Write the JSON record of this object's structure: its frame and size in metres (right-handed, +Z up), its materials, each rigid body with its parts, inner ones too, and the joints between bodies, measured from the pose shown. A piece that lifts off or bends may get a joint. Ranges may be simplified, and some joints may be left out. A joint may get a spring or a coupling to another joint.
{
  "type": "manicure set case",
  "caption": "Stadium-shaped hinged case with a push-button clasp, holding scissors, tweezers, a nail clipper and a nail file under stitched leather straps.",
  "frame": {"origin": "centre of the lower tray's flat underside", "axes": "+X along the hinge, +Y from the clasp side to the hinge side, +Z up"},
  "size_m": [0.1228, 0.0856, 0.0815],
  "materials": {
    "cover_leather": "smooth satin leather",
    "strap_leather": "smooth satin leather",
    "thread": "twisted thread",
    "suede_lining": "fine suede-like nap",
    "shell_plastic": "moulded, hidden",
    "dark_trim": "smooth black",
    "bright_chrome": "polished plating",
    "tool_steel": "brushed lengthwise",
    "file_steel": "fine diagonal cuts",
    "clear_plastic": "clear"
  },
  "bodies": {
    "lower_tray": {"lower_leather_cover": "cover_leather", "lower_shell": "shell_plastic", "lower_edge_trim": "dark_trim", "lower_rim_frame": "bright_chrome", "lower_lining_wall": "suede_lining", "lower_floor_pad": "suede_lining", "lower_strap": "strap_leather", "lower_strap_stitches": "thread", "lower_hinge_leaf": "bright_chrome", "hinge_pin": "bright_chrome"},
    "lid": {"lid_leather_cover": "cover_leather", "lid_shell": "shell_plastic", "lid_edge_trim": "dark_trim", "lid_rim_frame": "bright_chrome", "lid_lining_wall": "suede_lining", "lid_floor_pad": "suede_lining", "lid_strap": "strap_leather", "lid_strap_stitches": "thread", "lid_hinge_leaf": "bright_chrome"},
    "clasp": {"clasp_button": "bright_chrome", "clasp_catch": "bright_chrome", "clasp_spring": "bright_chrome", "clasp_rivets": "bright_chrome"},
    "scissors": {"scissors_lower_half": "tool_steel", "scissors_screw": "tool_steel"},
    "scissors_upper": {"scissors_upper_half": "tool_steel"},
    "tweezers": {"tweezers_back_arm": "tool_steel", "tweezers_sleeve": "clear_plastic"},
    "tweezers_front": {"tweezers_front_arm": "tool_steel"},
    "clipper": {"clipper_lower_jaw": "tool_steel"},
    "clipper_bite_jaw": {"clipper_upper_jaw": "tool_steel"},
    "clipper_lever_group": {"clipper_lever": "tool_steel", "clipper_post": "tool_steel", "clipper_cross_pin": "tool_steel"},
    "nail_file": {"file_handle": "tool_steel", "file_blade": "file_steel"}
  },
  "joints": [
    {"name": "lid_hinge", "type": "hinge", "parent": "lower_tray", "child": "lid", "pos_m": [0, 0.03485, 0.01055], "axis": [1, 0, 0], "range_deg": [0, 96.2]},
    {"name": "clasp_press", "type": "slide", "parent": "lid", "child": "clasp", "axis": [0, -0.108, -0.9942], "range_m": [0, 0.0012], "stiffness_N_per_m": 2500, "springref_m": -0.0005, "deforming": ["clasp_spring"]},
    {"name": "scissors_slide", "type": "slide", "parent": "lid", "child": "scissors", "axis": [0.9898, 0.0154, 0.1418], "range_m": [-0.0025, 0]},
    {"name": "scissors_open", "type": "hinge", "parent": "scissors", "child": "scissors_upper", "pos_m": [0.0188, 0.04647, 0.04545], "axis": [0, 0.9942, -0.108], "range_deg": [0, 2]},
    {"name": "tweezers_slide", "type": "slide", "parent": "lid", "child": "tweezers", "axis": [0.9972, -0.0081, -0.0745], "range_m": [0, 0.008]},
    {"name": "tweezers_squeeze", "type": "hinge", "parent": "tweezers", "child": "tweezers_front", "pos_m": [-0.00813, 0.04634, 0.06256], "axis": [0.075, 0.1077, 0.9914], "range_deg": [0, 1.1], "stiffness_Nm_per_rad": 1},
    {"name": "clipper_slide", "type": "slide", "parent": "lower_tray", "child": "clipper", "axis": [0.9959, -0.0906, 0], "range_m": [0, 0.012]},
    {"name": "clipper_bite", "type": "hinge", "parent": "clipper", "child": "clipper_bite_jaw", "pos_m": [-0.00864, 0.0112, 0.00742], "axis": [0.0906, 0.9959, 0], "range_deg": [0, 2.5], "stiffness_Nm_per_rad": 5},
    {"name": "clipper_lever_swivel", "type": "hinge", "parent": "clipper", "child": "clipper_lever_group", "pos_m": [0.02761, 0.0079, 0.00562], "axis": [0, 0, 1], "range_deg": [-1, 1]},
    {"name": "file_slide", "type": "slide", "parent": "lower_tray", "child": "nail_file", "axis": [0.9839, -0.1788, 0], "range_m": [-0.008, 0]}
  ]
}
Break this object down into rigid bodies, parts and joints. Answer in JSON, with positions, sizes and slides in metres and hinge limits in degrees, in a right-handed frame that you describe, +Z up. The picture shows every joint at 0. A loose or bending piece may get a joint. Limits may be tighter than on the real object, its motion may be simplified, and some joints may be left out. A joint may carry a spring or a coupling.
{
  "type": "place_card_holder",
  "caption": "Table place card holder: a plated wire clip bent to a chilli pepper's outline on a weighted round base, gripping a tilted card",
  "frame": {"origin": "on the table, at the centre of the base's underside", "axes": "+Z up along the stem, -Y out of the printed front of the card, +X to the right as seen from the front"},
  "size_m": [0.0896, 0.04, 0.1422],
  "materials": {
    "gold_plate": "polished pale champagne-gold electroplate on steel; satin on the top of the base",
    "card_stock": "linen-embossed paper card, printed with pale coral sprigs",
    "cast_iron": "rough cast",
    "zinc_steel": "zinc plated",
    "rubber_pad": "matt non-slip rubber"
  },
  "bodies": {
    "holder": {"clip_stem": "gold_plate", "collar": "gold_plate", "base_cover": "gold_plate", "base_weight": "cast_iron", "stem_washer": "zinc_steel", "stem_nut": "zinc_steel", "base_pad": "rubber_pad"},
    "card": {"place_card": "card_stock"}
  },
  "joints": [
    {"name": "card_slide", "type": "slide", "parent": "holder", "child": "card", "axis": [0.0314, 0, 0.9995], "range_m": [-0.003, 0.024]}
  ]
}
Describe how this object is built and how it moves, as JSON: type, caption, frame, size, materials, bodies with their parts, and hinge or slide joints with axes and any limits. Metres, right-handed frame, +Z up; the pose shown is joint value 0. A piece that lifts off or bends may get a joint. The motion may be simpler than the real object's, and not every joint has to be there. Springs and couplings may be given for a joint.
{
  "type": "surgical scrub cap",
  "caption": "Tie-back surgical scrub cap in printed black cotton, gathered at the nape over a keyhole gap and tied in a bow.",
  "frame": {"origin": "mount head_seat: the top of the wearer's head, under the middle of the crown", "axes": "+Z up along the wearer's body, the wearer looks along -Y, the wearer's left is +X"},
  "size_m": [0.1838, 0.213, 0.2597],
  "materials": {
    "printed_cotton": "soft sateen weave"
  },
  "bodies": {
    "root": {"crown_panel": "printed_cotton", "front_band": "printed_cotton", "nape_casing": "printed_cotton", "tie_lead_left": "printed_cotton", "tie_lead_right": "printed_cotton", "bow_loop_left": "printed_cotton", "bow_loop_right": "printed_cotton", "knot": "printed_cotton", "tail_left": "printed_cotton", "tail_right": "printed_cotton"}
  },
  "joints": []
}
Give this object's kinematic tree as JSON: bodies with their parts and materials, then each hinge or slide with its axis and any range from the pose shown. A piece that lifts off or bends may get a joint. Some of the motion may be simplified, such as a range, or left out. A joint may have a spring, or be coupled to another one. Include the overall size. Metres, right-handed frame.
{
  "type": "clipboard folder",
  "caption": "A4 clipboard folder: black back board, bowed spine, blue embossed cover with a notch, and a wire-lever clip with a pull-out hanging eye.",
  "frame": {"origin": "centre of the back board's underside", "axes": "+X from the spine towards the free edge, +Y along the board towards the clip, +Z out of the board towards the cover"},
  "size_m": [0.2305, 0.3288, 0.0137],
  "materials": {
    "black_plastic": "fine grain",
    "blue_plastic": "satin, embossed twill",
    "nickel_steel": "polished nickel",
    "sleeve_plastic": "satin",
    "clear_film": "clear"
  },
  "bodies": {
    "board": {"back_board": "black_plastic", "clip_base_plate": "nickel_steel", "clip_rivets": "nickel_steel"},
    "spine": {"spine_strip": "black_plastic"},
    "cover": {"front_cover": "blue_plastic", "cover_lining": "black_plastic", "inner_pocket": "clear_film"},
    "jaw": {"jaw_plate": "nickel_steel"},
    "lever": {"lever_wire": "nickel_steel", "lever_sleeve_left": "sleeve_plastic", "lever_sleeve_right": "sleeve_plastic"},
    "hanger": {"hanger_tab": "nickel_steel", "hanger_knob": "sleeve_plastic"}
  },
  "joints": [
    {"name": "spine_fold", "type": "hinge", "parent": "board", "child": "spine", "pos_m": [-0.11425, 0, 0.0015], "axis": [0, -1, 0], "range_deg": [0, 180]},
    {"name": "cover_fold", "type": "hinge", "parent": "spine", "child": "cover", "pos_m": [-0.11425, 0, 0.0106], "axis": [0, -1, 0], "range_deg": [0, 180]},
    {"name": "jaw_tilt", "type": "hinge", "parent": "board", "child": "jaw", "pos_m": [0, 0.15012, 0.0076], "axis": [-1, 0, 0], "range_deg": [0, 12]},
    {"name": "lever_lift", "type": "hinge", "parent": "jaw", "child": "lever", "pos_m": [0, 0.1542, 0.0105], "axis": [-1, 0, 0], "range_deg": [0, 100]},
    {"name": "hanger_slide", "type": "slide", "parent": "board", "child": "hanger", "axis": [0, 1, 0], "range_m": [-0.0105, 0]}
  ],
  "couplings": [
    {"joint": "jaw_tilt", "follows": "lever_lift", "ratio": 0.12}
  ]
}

▸ **Set task**: Check the data for the word "parts" and pull out the lines that have it.

▸ **Result**:
Write the JSON record of this object's structure: its frame and size in metres (right-handed, +Z up), its materials, each rigid body with its parts, inner ones too, and the joints between bodies, measured from the pose shown. A piece that lifts off or bends may get a joint. Ranges may be simplified, and some joints may be left out. A joint may get a spring or a coupling to another joint.
Break this object down into rigid bodies, parts and joints. Answer in JSON, with positions, sizes and slides in metres and hinge limits in degrees, in a right-handed frame that you describe, +Z up. The picture shows every joint at 0. A loose or bending piece may get a joint. Limits may be tighter than on the real object, its motion may be simplified, and some joints may be left out. A joint may carry a spring or a coupling.
Describe how this object is built and how it moves, as JSON: type, caption, frame, size, materials, bodies with their parts, and hinge or slide joints with axes and any limits. Metres, right-handed frame, +Z up; the pose shown is joint value 0. A piece that lifts off or bends may get a joint. The motion may be simpler than the real object's, and not every joint has to be there. Springs and couplings may be given for a joint.
Give this object's kinematic tree as JSON: bodies with their parts and materials, then each hinge or slide with its axis and any range from the pose shown. A piece that lifts off or bends may get a joint. Some of the motion may be simplified, such as a range, or left out. A joint may have a spring, or be coupled to another one. Include the overall size. Metres, right-handed frame.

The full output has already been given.